The Goldberg character waltzes in between them, but suddenly it is quiet Robin, a former Realtor, who commands the room - approaching the domestic violence as if it were a house closing. Jane, Holly and even the drug-dealing loser fall silent in amazement as she somehow brokers them into a truce.
It doesn't quite last - Holly has to get Nick's attention with a baseball bat and then tape him to a chair before they can escape - but soon the three women are in the same car, heading west, and we realize this is not going to be a sitcom, a buddy movie or a road movie but a story that develops on its own unexpected terms. The director is Herbert Ross ("Steel Magnolias") and the writer is Don Roos ("Single White Female"), and with the actresses they create three true originals.

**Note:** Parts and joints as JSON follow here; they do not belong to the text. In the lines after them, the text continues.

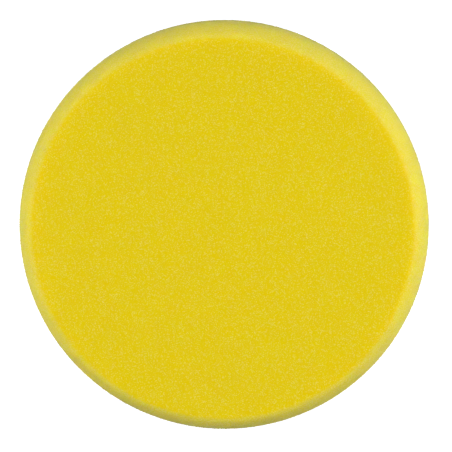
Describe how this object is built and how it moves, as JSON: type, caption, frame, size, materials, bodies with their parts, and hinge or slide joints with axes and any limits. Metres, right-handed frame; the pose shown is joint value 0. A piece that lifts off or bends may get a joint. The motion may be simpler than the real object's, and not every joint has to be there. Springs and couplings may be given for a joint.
{
  "type": "foam polishing pad",
  "caption": "Round flat-faced open-cell foam polishing pad with a rounded ground wall, a soft face edge and a loop-fabric back for a hook-faced backing plate.",
  "frame": {"origin": "centre of the loop face, which lies on the backing plate in use and on the floor at rest", "axes": "+Z along the pad's own axis, from the loop face to the working face; the pad is round, so +X and +Y are free"},
  "size_m": [0.15, 0.15, 0.027],
  "materials": {
    "foam": "matte",
    "adhesive": "satin",
    "ground_cloth": "matte",
    "loops": "matte"
  },
  "bodies": {
    "root": {"foam_body": "foam", "adhesive_film": "adhesive", "loop_ground": "ground_cloth", "loop_pile": "loops"}
  },
  "joints": []
}
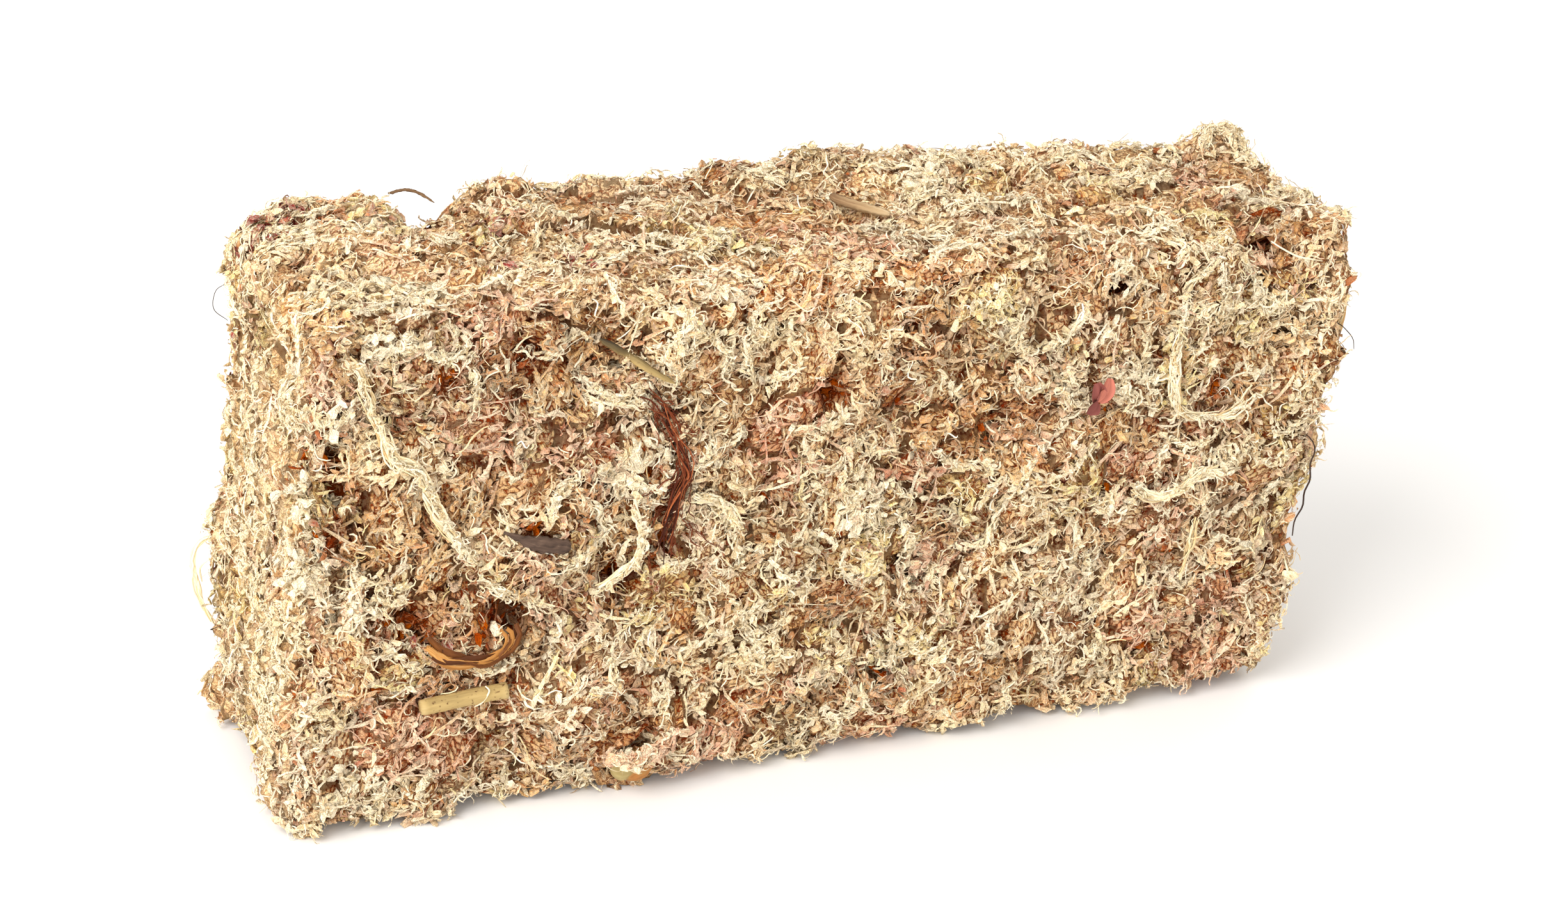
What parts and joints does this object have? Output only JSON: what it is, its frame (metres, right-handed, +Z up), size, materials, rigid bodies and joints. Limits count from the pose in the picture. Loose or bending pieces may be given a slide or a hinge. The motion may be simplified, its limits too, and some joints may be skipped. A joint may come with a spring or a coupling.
{
  "type": "dried sphagnum moss block",
  "caption": "Pressed block of dried sphagnum moss that stands on its long narrow side, with reed, bark, root, husk, twigs and long pale stems caught in it.",
  "frame": {"origin": "bottom centre of the whole piece, on the surface it stands on", "axes": "+X along the length, +Y through the thickness towards the back, +Z up; the broad front face looks along -Y"},
  "size_m": [0.1928, 0.0496, 0.0959],
  "materials": {
    "moss": "dry matt leafy moss, cream to rust, with brown gaps between the leaves",
    "pale_stem": "dry pale straw-coloured stem with fine lengthwise fibres",
    "tan_stem": "dry tan stem with fine lengthwise fibres",
    "reed": "dry reed, satin, with dark specks and grey weathering",
    "root": "dark red-brown root bark, matt",
    "bark": "dark grey-brown bark, rough",
    "leaf": "dry curled leaf, orange-brown to russet, matt",
    "husk": "amber seed husk, half glossy",
    "twig": "weathered brown twig, matt"
  },
  "bodies": {
    "root": {"moss_block": "moss", "pale_stem_left": "pale_stem", "pale_stem_right": "pale_stem", "pale_stem_low": "pale_stem", "pale_stem_drop": "tan_stem", "pale_stem_middle": "pale_stem", "arc_stem": "pale_stem", "split_reed": "reed", "root_strip": "root", "curled_leaf": "leaf", "russet_flake": "leaf", "side_twig": "twig", "top_twig": "twig", "notch_twig": "twig", "left_loop": "tan_stem", "right_loop": "tan_stem", "reed_stub": "reed", "bark_chip": "bark", "seed_husk": "husk"}
  },
  "joints": []
}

There are elements of the plot that are shamelessly contrived - including the whole setup explaining why they think they need to go on the lam. But we don't care, because by then the movie has entered so deeply into these three lives that what really matters is only what they think about one another.
It is clear from the first scene or two that the Goldberg character is a lesbian. Less clear is whether the Parker character knows that, or how she feels about it. Parker, too, has a secret, which will not be revealed here. And the catalyst in the group is the Drew Barrymore character, filled with crazy energy, high spirits and deep broodings.
Those who know Barrymore from her adolescent headlines in the supermarket trash press may not realize that in movies like "Guncrazy" (1992), she has been developing into an actress of great natural zest and conviction. The difficult emotional scenes in "Boys on the Side" belong to Goldberg and Parker, but it is Barrymore whose spirit somehow draws them together into a family. And the movie gets a lot of comedy out of the Barrymore character's tempestuous love affair with a Tucson cop named Abraham Lincoln (Matthew McConaughey), who is an absolute straight arrow, and at one point does the most incredible thing and then explains, "I take this name seriously! I cannot tell a lie." The others groan: "That was George Washington, schmuck!" As for the other two women, they just get stronger and stronger as the movie goes on. Goldberg so often wastes her time (in movies like "Sister Act 2: Back In The Habit") that her work here is a reminder of such great past roles as "The Color Purple" and "The Long Walk Home." It is an exercise in restraint: She is wise, grown up and calm.
She never reaches for an effect, never goes for a laugh that isn't right there in her hand, and deals with her character's lesbianism in a way that can perhaps be called good manners: Yes, she is gay, but she doesn't believe in imposing her choice on others, and it is only gradually that we realize what the stillness of her heart can contain. She can also be very funny. Her take on some lesbians: "They're very emotional, they love uniforms, and don't break their hearts. Especially UPS uniforms." The Parker character is a series of revelations, some sad, some delightful; the way she handles the violent Nick is one of the bravura scenes in recent movies, and we get the impression the other actors want to applaud as much as the audience does. Later, she has a couple of big emotional scenes that are played on exactly the right notes. Look, for example, at the way she sees a piano that is a gift, and bites her lower lip. A tiny gesture, but the right one.
The reviews for "Boys on the Side" will mention "Fried Green Tomatoes" and "Thelma and Louise," because it shares their assorted themes: female bonding, unexpressed love, women on the run. But this movie is not a collection of parts from other films. It's an original, and what it does best is show how strangers can become friends, and friends can become like family.
To get to know someone is very difficult, but if you really do, they should be able to tell you almost anything, and ask you almost anything, and that is where "Boys on the Side" is leading us.
By the end, it has prepared its ground so completely that the final powerful scenes can be played very quietly. Some people sing a song. A room is empty, and the camera remembers who was in it. And we miss them.